We are basically telling the alarm to monitor the instances in this specific ASG.

Notice that we specified alarm_actions here to specific Auto Scaling Policies:

alarm_actions             = [aws_autoscaling_policy.scale_in.arn]

and here

alarm_actions             = [aws_autoscaling_policy.scale_out.arn]

These policies will now be created below, and are triggered when their associated CloudWatch Alarm is triggered.

# Auto Scaling Policies
resource "aws_autoscaling_policy" "scale_out" {
  name                   = "scale_out"
  scaling_adjustment     = 1
  adjustment_type        = "ChangeInCapacity"
  cooldown               = 30
  autoscaling_group_name = aws_autoscaling_group.web.name
}

resource "aws_autoscaling_policy" "scale_in" {
  name                   = "scale_in"
  scaling_adjustment     = -1
  adjustment_type        = "ChangeInCapacity"
  cooldown               = 30
  autoscaling_group_name = aws_autoscaling_group.web.name
}

Launching

To launch we perform:

terraform init
terraform plan
terraform apply

Now checking the VPC, we see that it has the public and private subnets with the route tables.

Navigating to EC2, we see that the ASG is correctly configured

And an EC2 instance is live

Testing

I edited the EC2 user data script to install "stress" so once the instance, I can test the ASG automatically by driving up the CPU usage for a minute, and then stopping.

# EC2 User Data Script
data "template_file" "userdata" {
  template = <<-EOF
              #!/bin/bash
              yum update -y
              yum install -y epel-release
              yum install -y stress
              yum install -y httpd
              systemctl start httpd
              systemctl enable httpd
              systemctl enable amazon-ssm-agent
              systemctl start amazon-ssm-agent
              echo "Hello World from $(hostname -f)" > /var/www/html/index.html
              # Run stress for 1 minute to simulate high CPU usage
              stress --cpu 1 --timeout 60
            EOF
}

Another way to do this, is to SSH directly into your EC2 instance.
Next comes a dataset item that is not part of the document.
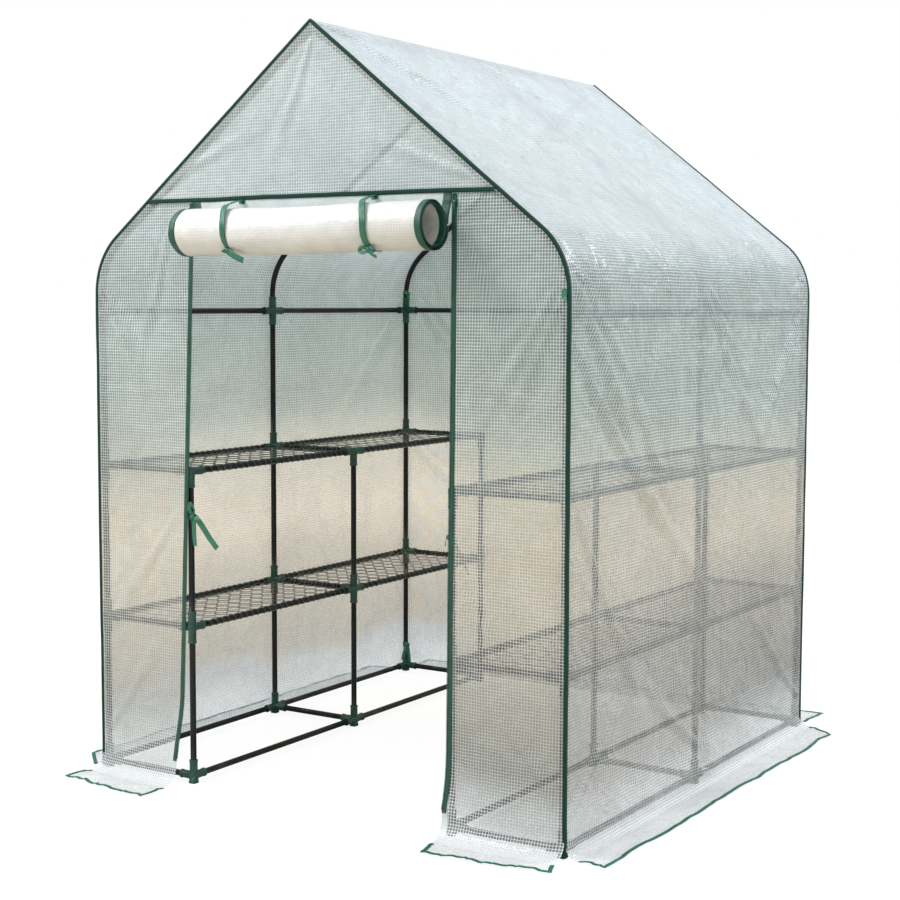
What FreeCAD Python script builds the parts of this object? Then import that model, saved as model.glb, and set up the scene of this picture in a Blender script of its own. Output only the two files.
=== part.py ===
# Walk-in garden greenhouse: steel tube frame with plastic connectors, eight wire-mesh shelves,
# sewn sheet cover with ground skirts, and a zip-up door rolled up under the front gable.
# Millimetres. +Z up, +X to the right seen from the front, -Y is the front. Origin: footprint centre on the ground.
import FreeCAD, Part
import math, os
from FreeCAD import Vector as V

os.makedirs("parts", exist_ok=True)

# ---------------------------------------------------------------- driving dimensions
WIDTH = 1405.0          # outer posts, axis to axis, across the front
DEPTH = 1440.0          # front arch to back arch, axis to axis
SHELF_DEPTH = 300.0     # outer post to inner post
TUBE_R = 8.0            # steel tube, outer radius
WALL = 0.6              # steel tube wall
Z_BASE = 20.0           # base rails
Z_LOW = 415.0           # lower shelf
Z_UP = 824.0            # upper shelf
Z_EAVE = 1235.0         # side and back rails
Z_CORNER = 1368.0       # where wall line and rafter line would cross
Z_APEX = 1922.0         # ridge tube
BEND_R = 175.0          # rounded eave
Z_HEADER = 1518.0       # top of the doorway
SOCKET_R = 11.0         # connector sockets, outer radius
SOCKET_L = 42.0         # connector sockets, length from the centre
BORE_R = 8.1
STOP = 12.0             # solid core of a connector
TUBE_END = 13.0         # tube ends this far from the connector centre
SKIN = 0.8              # sheet thickness
GAP = 12.0              # tube axis to the inside of the cover
BIND = 1.2              # binding thickness
BIND_W = 12.0
WIRE = 1.8
ROLL_C = (-805.5, 1440.0)   # rolled door: axis (y, z)
ROLL_R = 63.0
ROLL_IN = 47.0
ROLL_X = (-343.0, 405.0)
FRONT_R = 50.0          # how the front and back panels turn outward onto the ground
SIDE_R = 35.0

HX, HY = WIDTH / 2, DEPTH / 2
IX = HX - SHELF_DEPTH
SLOPE = math.atan2(Z_APEX - Z_CORNER, HX)
TURN = math.pi / 2 - SLOPE
TAN = BEND_R * math.tan(TURN / 2)
YS = (-HY, 0.0, HY)


def out(name, solids):
    shape = solids[0] if len(solids) == 1 else Part.makeCompound(solids)
    shape.exportStep("parts/%s.step" % name)


def unit(v):
    w = V(v)
    w.normalize()
    return w


def tube(a, b, end_a=TUBE_END, end_b=TUBE_END):
    a, b = V(*a), V(*b)
    d = unit(b - a)
    p = a + d * end_a
    length = (b - a).Length - end_a - end_b
    return Part.makeCylinder(TUBE_R, length, p, d).cut(
        Part.makeCylinder(TUBE_R - WALL, length, p, d))


def connector(c, dirs, pad=False):
    c = V(*c)
    s = Part.makeSphere(SOCKET_R, c)
    for d in dirs:
        s = s.fuse(Part.makeCylinder(SOCKET_R, SOCKET_L, c, unit(V(*d))))
    if pad:
        s = s.fuse(Part.makeBox(2 * SOCKET_R, 2 * SOCKET_R, Z_BASE,
                                V(c.x - SOCKET_R, c.y - SOCKET_R, 0)))
    for d in dirs:
        u = unit(V(*d))
        s = s.cut(Part.makeCylinder(BORE_R, SOCKET_L, c + u * STOP, u))
    return s.removeSplitter()


# ---------------------------------------------------------------- the arch line, offset outward by d
def arch_face(d, z0, y):
    """Closed face of the arch outline at offset d from the tube axes, from z0 up, in the plane y."""
    x = HX + d
    cx, cz, r = HX - BEND_R, Z_CORNER - TAN, BEND_R + d
    ex, ez = cx + r * math.cos(TURN), cz + r * math.sin(TURN)
    mx, mz = cx + r * math.cos(TURN / 2), cz + r * math.sin(TURN / 2)
    top = Z_APEX + d / math.cos(SLOPE)

    def p(a, b):
        return V(a, y, b)
    e = [
        Part.makeLine(p(-x, z0), p(x, z0)),
        Part.makeLine(p(x, z0), p(x, cz)),
        Part.Arc(p(x, cz), p(mx, mz), p(ex, ez)).toShape(),
        Part.makeLine(p(ex, ez), p(0, top)),
        Part.makeLine(p(0, top), p(-ex, ez)),
        Part.Arc(p(-ex, ez), p(-mx, mz), p(-x, cz)).toShape(),
        Part.makeLine(p(-x, cz), p(-x, z0)),
    ]
    return Part.Face(Part.Wire(e))


def arch_solid(d, z0, y0, y1):
    return arch_face(d, z0, y0).extrude(V(0, y1 - y0, 0))


def prism(points, axis, lo, hi):
    """Extrude a closed polygon. axis 'y': points are (x, z); 'z': (x, y); 'x': (y, z)."""
    if axis == "y":
        q = [V(a, lo, b) for a, b in points]
        d = V(0, hi - lo, 0)
    elif axis == "z":
        q = [V(a, b, lo) for a, b in points]
        d = V(0, 0, hi - lo)
    else:
        q = [V(lo, a, b) for a, b in points]
        d = V(hi - lo, 0, 0)
    return Part.Face(Part.makePolygon(q + [q[0]])).extrude(d)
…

To do this, we would have to make sure the instances have access to the internet from the private subnets.

# Elastic IP for NAT Gateway
resource "aws_eip" "nat_eip" {
  vpc = true
}

# NAT Gateway in Public Subnet
resource "aws_nat_gateway" "nat_gw" {
  allocation_id = aws_eip.nat_eip.id
  subnet_id     = aws_subnet.public_1.id
}

# Route Table for Private Subnets
resource "aws_route_table" "private" {
  vpc_id = aws_vpc.example.id

  route {
    cidr_block = "0.0.0.0/0"
    gateway_id = aws_nat_gateway.nat_gw.id
  }
}

# Route Table Associations for Private Subnets
resource "aws_route_table_association" "private_1" {
  subnet_id      = aws_subnet.private_1.id
  route_table_id = aws_route_table.private.id
}

resource "aws_route_table_association" "private_2" {
  subnet_id      = aws_subnet.private_2.id
  route_table_id = aws_route_table.private.id
}

resource "aws_route_table_association" "private_3" {
  subnet_id      = aws_subnet.private_3.id
  route_table_id = aws_route_table.private.id
}

By adding a NAT Gateway and updating the route table for the private subnets, we enable instances in the private subnets to access the internet for outbound traffic while remaining protected from inbound internet traffic.

Now running the terraform apply will update our resources.

Monitoring the CloudWatch Alarms, we see that the CPU usage shoots up right away, triggering the "high_cpu_utilization" alarm because of the script we assign the EC2 instances

And here we see that a second EC2 instance is created by the ASG

Once the stress command is timed-out after 300 seconds, the CPU usage drops down below 20% and triggers the "low_cpu_utilization" alarm

And then the ASG terminates the us-east-1c EC2 instance, leaving only the instance in us-east-1a

And that's it for this project! We were able to successfully use Terraform to create an entire AWS Auto-Scaling Web Server architecture and test it ourselves.

Here is the Github repo if you want to try it out for yourself.

Note One thing I wasn't able to do yet, was ssh into the EC2 instances to manually test them, but I kept getting timed out.This is why I scripted the instances to run "stress" automatically on their creation.